─── Data shown ───

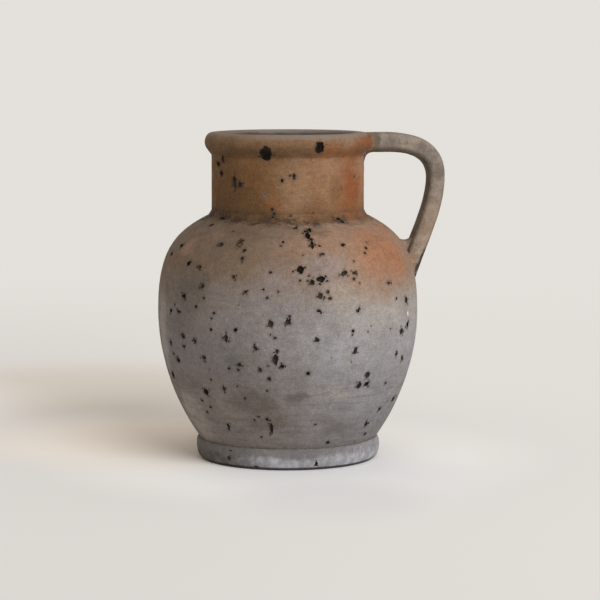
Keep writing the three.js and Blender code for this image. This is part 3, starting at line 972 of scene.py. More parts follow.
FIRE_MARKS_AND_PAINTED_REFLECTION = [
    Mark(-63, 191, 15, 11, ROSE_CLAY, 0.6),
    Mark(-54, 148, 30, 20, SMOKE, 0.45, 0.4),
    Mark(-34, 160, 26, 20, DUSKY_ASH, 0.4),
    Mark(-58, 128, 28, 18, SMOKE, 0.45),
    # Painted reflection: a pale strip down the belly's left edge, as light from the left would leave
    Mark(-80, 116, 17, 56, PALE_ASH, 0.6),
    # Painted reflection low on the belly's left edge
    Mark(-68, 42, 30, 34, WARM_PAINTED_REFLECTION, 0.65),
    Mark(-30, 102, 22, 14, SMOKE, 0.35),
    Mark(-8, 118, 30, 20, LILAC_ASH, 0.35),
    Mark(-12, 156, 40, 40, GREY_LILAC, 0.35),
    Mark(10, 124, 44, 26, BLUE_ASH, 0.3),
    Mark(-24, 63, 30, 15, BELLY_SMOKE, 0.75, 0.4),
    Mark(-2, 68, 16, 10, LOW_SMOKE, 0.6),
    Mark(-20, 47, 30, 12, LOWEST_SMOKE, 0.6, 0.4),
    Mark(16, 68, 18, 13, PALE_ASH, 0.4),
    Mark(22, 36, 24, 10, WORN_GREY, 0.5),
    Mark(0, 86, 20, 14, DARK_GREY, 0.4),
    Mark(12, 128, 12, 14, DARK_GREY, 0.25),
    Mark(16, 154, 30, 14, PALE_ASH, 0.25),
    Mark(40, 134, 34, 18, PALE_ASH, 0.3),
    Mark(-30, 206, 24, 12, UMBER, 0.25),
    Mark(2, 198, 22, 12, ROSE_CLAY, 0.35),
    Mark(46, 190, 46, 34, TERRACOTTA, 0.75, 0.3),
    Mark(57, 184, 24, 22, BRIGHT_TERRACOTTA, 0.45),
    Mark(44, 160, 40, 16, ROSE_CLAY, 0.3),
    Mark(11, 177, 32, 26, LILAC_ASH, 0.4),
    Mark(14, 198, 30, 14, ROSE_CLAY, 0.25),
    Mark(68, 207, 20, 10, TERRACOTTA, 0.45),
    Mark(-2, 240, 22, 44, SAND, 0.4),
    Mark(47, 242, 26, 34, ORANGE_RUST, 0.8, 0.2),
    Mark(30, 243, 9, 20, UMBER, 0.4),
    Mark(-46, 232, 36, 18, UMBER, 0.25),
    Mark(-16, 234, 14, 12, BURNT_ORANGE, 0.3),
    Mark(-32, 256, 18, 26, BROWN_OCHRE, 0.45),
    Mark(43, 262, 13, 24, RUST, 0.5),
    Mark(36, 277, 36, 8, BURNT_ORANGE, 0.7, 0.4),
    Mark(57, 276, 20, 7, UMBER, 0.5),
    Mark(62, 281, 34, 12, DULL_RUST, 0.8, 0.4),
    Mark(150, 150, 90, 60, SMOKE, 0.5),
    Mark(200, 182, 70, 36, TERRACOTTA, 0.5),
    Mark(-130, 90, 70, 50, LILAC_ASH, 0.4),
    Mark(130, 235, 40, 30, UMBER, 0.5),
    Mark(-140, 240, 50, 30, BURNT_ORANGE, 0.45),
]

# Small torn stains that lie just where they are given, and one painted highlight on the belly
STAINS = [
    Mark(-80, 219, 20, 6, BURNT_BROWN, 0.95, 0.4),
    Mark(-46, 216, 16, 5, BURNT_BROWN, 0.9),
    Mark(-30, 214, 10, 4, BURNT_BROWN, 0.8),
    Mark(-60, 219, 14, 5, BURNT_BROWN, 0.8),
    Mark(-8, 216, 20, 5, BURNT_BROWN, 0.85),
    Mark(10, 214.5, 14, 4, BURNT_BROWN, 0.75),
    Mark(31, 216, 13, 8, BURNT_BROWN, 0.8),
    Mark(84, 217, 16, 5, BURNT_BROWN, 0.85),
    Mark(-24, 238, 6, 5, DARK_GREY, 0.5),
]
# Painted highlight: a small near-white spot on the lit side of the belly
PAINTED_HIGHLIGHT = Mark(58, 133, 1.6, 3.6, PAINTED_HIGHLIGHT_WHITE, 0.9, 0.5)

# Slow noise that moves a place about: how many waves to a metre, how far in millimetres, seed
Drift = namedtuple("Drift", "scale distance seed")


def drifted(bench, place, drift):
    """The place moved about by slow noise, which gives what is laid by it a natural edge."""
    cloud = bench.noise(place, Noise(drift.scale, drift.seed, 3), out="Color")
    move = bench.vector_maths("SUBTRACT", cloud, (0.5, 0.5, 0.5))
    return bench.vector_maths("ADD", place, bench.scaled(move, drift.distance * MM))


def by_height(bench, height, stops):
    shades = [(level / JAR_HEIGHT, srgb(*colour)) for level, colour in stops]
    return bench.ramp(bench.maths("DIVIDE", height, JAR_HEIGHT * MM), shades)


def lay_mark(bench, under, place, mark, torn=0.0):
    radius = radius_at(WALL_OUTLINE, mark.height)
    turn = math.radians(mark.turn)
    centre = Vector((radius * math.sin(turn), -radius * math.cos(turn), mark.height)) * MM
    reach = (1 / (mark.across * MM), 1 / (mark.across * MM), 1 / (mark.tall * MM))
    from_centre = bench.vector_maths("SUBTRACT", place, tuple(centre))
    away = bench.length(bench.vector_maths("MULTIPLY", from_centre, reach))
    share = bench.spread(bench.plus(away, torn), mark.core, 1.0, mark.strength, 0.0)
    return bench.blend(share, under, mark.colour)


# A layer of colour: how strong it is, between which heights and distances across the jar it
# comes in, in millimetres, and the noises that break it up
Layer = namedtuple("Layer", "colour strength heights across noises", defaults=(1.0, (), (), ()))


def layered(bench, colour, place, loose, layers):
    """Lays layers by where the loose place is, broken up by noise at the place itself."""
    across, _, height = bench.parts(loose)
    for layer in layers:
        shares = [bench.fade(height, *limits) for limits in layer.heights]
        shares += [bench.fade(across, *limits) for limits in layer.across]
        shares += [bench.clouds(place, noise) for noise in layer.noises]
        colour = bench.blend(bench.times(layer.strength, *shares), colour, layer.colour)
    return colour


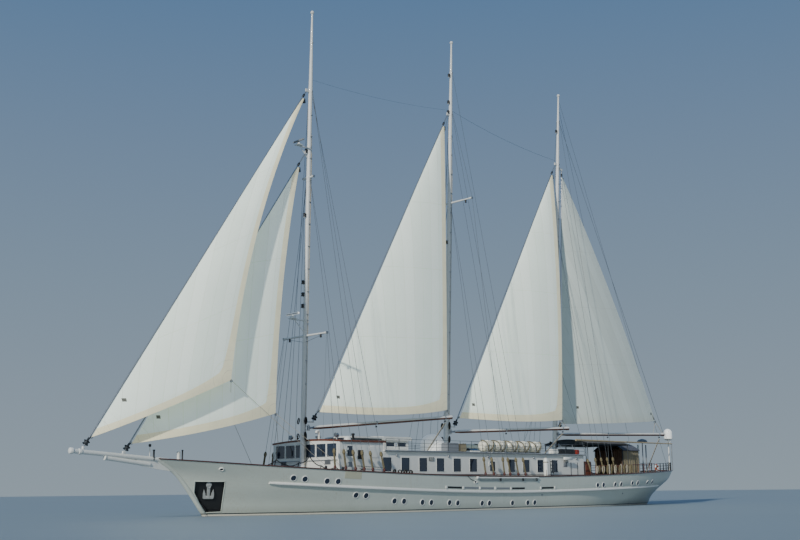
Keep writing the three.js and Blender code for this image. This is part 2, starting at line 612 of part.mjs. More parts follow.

───
─── Data shown ───

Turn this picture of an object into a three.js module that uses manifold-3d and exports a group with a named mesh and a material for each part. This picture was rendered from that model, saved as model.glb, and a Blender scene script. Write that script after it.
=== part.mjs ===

───

» **What to produce**
Work through the records line by line and tally those with the word "code". Report only the total.

» **Full output**
2